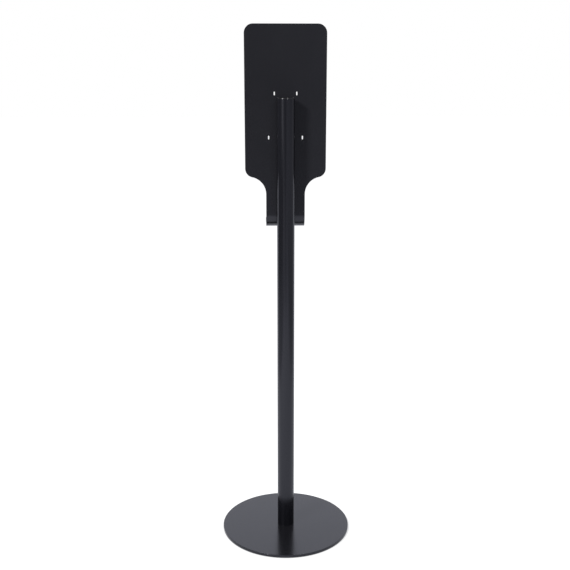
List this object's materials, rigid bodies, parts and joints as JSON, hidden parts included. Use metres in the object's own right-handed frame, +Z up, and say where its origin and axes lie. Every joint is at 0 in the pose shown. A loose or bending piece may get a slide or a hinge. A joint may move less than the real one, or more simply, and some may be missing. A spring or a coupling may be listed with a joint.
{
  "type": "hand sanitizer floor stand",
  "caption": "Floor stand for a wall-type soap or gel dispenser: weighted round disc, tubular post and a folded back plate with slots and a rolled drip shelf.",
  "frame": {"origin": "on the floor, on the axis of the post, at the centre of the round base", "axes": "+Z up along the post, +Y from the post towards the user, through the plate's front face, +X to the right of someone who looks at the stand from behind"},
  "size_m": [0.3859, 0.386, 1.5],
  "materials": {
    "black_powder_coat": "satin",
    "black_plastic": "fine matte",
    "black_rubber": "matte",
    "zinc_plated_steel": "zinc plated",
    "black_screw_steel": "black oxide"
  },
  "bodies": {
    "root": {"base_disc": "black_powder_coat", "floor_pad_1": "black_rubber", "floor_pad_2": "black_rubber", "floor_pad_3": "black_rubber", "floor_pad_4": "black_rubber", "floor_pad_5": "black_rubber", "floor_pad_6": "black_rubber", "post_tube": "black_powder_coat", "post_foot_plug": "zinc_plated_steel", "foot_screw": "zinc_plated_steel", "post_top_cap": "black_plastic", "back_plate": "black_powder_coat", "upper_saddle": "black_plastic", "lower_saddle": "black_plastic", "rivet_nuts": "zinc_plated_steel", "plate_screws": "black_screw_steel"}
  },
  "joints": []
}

→ **PROBLEM STATEMENT**: Say how many lines in the listing above include "materials". Give nothing but the number.

→ **ANSWER BELOW**: 2